- Information shown -
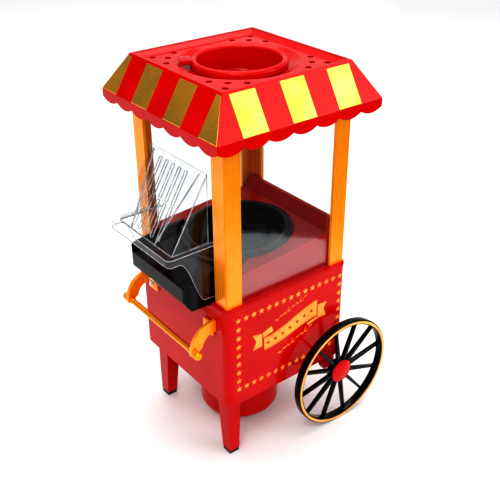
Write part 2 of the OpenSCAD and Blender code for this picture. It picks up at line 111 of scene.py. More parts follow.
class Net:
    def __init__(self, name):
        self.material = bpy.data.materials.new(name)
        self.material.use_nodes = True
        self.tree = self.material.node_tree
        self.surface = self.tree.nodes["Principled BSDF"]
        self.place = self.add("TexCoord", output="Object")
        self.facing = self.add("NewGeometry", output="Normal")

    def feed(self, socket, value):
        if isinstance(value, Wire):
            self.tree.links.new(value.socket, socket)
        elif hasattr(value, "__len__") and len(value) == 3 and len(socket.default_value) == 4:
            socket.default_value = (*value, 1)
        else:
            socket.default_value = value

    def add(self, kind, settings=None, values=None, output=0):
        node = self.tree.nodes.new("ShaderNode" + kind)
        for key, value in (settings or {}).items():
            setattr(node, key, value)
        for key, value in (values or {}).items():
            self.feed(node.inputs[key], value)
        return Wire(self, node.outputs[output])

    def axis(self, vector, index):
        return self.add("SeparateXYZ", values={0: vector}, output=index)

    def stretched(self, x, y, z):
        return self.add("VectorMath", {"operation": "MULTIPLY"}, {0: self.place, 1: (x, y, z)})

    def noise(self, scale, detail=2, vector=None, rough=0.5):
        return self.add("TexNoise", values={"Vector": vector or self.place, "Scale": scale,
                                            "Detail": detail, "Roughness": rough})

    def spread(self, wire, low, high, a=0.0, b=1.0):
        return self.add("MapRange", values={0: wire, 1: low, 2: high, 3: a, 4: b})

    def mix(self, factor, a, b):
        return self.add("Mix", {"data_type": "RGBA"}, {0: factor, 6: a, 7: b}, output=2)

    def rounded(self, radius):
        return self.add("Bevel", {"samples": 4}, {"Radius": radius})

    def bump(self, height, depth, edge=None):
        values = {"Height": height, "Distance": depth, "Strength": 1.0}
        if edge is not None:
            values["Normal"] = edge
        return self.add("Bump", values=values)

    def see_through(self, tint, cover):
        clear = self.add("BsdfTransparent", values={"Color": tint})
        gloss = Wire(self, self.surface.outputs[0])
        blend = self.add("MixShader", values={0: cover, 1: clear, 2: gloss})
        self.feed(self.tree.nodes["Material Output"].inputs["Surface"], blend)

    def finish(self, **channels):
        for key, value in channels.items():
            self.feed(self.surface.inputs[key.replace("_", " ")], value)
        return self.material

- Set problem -
Reproduce the material above, every line of it, exactly.

- Reply to the task -
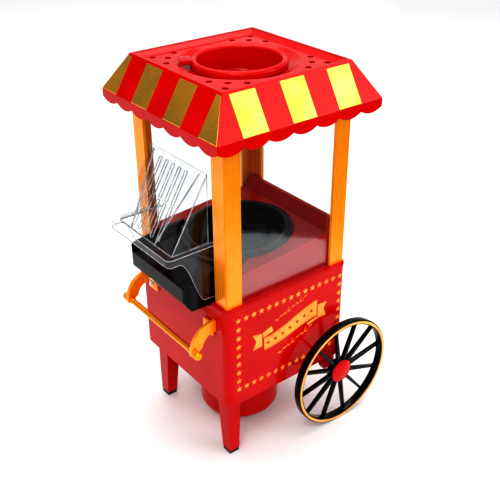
Write part 2 of the OpenSCAD and Blender code for this picture. It picks up at line 111 of scene.py. More parts follow.
class Net:
    def __init__(self, name):
        self.material = bpy.data.materials.new(name)
        self.material.use_nodes = True
        self.tree = self.material.node_tree
        self.surface = self.tree.nodes["Principled BSDF"]
        self.place = self.add("TexCoord", output="Object")
        self.facing = self.add("NewGeometry", output="Normal")

    def feed(self, socket, value):
        if isinstance(value, Wire):
            self.tree.links.new(value.socket, socket)
        elif hasattr(value, "__len__") and len(value) == 3 and len(socket.default_value) == 4:
            socket.default_value = (*value, 1)
        else:
            socket.default_value = value

    def add(self, kind, settings=None, values=None, output=0):
        node = self.tree.nodes.new("ShaderNode" + kind)
        for key, value in (settings or {}).items():
            setattr(node, key, value)
        for key, value in (values or {}).items():
            self.feed(node.inputs[key], value)
        return Wire(self, node.outputs[output])

    def axis(self, vector, index):
        return self.add("SeparateXYZ", values={0: vector}, output=index)

    def stretched(self, x, y, z):
        return self.add("VectorMath", {"operation": "MULTIPLY"}, {0: self.place, 1: (x, y, z)})

    def noise(self, scale, detail=2, vector=None, rough=0.5):
        return self.add("TexNoise", values={"Vector": vector or self.place, "Scale": scale,
                                            "Detail": detail, "Roughness": rough})

    def spread(self, wire, low, high, a=0.0, b=1.0):
        return self.add("MapRange", values={0: wire, 1: low, 2: high, 3: a, 4: b})

    def mix(self, factor, a, b):
        return self.add("Mix", {"data_type": "RGBA"}, {0: factor, 6: a, 7: b}, output=2)

    def rounded(self, radius):
        return self.add("Bevel", {"samples": 4}, {"Radius": radius})

    def bump(self, height, depth, edge=None):
        values = {"Height": height, "Distance": depth, "Strength": 1.0}
        if edge is not None:
            values["Normal"] = edge
        return self.add("Bump", values=values)

    def see_through(self, tint, cover):
        clear = self.add("BsdfTransparent", values={"Color": tint})
        gloss = Wire(self, self.surface.outputs[0])
        blend = self.add("MixShader", values={0: cover, 1: clear, 2: gloss})
        self.feed(self.tree.nodes["Material Output"].inputs["Surface"], blend)

    def finish(self, **channels):
        for key, value in channels.items():
            self.feed(self.surface.inputs[key.replace("_", " ")], value)
        return self.material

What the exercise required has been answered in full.